* _Task to complete_
Everything from the line containing "Reconstruct the object" through the line containing "BOW_TOP = 0.606" should be repeated exactly, and nothing else from the data.

* _Data_
========================

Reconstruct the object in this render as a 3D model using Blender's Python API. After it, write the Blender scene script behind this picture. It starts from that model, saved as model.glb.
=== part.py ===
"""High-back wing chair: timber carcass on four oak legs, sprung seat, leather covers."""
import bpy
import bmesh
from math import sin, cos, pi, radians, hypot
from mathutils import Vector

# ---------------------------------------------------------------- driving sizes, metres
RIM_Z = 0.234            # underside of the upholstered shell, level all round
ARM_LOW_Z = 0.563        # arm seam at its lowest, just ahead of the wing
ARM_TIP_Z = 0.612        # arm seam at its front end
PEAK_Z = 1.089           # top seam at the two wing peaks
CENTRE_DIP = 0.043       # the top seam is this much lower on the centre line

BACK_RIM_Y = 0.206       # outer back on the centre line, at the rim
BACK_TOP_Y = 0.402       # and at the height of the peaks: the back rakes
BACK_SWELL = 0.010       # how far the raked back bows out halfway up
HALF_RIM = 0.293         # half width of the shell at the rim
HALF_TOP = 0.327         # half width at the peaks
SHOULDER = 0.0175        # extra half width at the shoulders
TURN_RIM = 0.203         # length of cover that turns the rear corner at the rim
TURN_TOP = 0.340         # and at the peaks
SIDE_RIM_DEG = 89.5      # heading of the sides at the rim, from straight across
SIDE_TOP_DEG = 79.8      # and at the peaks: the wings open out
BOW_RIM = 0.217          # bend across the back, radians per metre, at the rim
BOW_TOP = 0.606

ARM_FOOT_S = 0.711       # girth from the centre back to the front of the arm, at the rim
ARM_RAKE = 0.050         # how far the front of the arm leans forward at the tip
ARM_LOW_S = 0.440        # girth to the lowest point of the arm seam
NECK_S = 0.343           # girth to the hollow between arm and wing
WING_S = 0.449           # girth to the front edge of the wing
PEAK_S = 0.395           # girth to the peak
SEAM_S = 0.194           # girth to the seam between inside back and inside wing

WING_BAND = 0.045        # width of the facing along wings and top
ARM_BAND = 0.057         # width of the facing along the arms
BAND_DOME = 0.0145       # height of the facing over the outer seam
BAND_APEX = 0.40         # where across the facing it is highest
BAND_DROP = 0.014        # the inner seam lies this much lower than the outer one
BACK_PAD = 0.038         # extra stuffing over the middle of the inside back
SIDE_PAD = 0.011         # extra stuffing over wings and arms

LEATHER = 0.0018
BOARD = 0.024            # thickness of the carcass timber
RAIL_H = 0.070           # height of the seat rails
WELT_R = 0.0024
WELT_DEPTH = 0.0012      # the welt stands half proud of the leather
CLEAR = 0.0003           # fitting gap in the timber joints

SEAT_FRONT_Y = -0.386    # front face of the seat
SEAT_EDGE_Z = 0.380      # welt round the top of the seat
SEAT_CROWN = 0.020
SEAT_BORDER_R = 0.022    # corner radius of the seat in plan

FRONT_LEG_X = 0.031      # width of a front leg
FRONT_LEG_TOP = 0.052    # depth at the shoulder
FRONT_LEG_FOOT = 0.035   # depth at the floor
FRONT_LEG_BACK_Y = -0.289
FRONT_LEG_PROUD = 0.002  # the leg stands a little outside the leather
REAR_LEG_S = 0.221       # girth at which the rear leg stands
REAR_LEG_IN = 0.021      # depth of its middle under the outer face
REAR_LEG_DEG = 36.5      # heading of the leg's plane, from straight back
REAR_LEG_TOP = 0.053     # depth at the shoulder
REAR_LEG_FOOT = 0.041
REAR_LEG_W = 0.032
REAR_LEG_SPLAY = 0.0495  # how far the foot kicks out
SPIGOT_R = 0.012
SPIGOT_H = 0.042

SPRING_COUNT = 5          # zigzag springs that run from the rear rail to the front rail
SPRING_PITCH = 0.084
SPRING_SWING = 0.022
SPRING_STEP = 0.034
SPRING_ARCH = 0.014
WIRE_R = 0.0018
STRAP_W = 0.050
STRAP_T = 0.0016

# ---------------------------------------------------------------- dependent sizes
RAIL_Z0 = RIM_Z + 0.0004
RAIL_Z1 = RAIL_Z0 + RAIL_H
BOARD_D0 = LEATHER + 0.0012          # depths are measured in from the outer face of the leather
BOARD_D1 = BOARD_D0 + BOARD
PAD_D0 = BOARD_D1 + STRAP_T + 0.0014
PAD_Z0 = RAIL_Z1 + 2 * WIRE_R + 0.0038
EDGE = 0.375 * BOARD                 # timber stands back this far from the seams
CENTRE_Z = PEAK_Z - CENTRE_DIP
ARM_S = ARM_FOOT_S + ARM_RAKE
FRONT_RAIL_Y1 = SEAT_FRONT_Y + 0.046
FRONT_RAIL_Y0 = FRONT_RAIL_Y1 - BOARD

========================

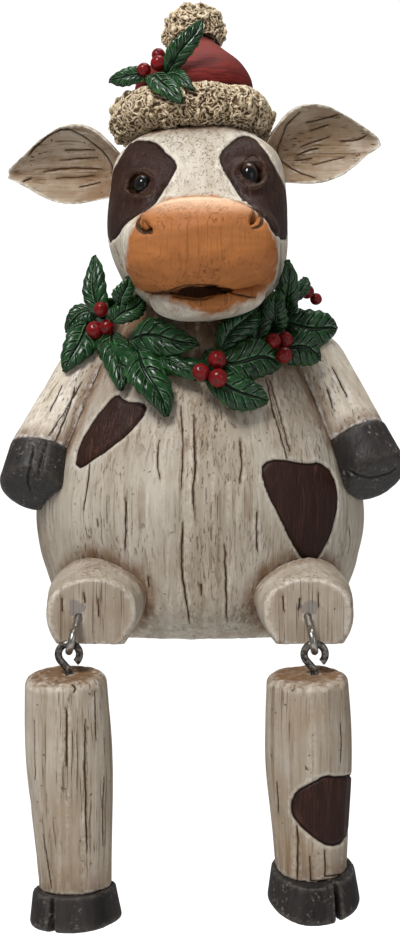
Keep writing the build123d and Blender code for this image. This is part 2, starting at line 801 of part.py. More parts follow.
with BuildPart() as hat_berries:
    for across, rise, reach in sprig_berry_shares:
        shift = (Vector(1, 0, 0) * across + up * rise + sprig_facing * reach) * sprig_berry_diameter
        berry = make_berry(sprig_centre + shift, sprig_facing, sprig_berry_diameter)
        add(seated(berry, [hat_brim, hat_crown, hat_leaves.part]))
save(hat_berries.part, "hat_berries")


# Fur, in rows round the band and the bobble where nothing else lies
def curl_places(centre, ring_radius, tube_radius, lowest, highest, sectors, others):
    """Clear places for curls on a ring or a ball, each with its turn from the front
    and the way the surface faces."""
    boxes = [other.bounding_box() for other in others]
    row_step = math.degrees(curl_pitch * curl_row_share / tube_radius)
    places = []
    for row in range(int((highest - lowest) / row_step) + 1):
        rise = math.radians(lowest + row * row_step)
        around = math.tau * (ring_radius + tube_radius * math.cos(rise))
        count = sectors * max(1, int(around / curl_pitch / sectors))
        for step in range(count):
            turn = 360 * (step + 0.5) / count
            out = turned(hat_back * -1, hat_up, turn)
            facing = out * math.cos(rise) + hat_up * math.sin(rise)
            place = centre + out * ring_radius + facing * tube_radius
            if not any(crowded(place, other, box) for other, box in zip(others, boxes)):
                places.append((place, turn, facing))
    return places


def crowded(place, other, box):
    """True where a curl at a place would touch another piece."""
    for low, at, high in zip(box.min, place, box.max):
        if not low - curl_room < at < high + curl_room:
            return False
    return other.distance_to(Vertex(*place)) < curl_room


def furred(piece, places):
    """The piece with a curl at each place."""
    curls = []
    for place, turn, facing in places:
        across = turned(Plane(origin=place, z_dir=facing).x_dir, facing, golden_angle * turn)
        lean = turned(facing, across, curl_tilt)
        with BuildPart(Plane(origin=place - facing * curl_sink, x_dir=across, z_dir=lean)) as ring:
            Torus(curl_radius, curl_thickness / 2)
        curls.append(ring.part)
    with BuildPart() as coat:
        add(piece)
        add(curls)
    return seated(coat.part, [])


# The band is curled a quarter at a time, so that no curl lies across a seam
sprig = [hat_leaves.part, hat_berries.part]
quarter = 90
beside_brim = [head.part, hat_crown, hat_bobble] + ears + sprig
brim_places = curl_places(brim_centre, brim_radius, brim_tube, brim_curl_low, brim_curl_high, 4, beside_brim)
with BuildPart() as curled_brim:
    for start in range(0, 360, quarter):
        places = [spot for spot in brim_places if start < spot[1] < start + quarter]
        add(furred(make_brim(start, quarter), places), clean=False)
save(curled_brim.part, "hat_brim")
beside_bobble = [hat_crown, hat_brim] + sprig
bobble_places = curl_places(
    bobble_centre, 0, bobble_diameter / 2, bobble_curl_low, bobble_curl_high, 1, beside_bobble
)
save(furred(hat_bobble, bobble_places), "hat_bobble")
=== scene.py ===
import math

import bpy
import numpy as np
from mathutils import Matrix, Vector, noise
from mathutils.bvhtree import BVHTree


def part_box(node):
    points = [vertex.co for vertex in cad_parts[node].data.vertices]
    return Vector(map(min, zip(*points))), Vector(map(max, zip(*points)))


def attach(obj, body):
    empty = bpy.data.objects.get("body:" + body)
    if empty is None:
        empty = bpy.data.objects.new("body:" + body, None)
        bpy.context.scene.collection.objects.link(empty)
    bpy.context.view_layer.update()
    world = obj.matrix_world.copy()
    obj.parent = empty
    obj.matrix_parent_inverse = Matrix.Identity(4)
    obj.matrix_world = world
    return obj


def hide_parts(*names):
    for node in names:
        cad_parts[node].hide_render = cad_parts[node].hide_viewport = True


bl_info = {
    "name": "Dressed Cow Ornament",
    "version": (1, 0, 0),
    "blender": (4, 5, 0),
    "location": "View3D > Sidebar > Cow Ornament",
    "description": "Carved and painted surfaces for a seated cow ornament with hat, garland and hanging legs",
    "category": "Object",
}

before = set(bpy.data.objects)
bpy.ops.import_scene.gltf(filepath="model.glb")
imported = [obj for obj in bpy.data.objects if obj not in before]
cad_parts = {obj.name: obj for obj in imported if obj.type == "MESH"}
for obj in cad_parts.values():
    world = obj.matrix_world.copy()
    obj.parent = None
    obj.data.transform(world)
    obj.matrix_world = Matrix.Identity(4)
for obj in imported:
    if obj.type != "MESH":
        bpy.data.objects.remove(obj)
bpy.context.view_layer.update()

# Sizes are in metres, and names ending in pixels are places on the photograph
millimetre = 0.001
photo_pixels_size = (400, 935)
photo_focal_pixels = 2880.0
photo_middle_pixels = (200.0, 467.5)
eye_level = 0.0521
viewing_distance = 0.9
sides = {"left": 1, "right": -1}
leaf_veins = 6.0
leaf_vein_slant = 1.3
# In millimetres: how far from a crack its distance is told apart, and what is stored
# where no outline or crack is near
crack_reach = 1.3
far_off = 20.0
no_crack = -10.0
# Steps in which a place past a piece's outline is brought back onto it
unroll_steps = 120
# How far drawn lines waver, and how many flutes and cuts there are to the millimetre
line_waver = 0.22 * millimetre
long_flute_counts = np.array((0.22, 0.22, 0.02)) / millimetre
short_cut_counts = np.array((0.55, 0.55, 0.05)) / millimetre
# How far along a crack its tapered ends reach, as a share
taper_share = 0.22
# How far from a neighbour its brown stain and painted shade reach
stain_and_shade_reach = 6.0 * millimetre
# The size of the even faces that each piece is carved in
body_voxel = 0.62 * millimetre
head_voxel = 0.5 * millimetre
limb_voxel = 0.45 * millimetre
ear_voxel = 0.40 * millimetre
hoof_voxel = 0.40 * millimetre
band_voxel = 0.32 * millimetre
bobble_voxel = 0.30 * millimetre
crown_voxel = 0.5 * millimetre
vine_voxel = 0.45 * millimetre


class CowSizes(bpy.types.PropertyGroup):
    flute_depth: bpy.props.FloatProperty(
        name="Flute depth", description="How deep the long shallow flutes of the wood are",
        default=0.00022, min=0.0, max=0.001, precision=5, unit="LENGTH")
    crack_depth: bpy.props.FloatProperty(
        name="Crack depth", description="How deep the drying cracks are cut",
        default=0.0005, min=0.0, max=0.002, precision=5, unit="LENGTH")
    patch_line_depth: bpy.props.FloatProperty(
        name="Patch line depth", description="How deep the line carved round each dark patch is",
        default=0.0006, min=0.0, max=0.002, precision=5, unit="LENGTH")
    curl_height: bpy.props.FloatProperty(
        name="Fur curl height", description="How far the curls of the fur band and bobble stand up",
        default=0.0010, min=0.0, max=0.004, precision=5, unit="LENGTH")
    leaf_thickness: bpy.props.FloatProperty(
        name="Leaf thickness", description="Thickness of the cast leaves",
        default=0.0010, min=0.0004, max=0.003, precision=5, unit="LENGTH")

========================

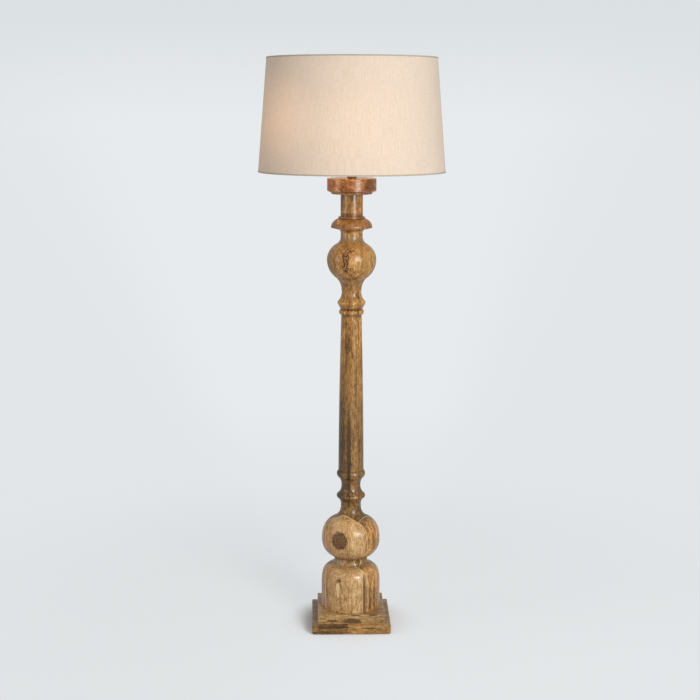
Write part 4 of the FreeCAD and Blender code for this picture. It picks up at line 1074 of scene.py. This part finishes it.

========================

* _Answer in full_
Reconstruct the object in this render as a 3D model using Blender's Python API. After it, write the Blender scene script behind this picture. It starts from that model, saved as model.glb.
=== part.py ===
"""High-back wing chair: timber carcass on four oak legs, sprung seat, leather covers."""
import bpy
import bmesh
from math import sin, cos, pi, radians, hypot
from mathutils import Vector

# ---------------------------------------------------------------- driving sizes, metres
RIM_Z = 0.234            # underside of the upholstered shell, level all round
ARM_LOW_Z = 0.563        # arm seam at its lowest, just ahead of the wing
ARM_TIP_Z = 0.612        # arm seam at its front end
PEAK_Z = 1.089           # top seam at the two wing peaks
CENTRE_DIP = 0.043       # the top seam is this much lower on the centre line

BACK_RIM_Y = 0.206       # outer back on the centre line, at the rim
BACK_TOP_Y = 0.402       # and at the height of the peaks: the back rakes
BACK_SWELL = 0.010       # how far the raked back bows out halfway up
HALF_RIM = 0.293         # half width of the shell at the rim
HALF_TOP = 0.327         # half width at the peaks
SHOULDER = 0.0175        # extra half width at the shoulders
TURN_RIM = 0.203         # length of cover that turns the rear corner at the rim
TURN_TOP = 0.340         # and at the peaks
SIDE_RIM_DEG = 89.5      # heading of the sides at the rim, from straight across
SIDE_TOP_DEG = 79.8      # and at the peaks: the wings open out
BOW_RIM = 0.217          # bend across the back, radians per metre, at the rim
BOW_TOP = 0.606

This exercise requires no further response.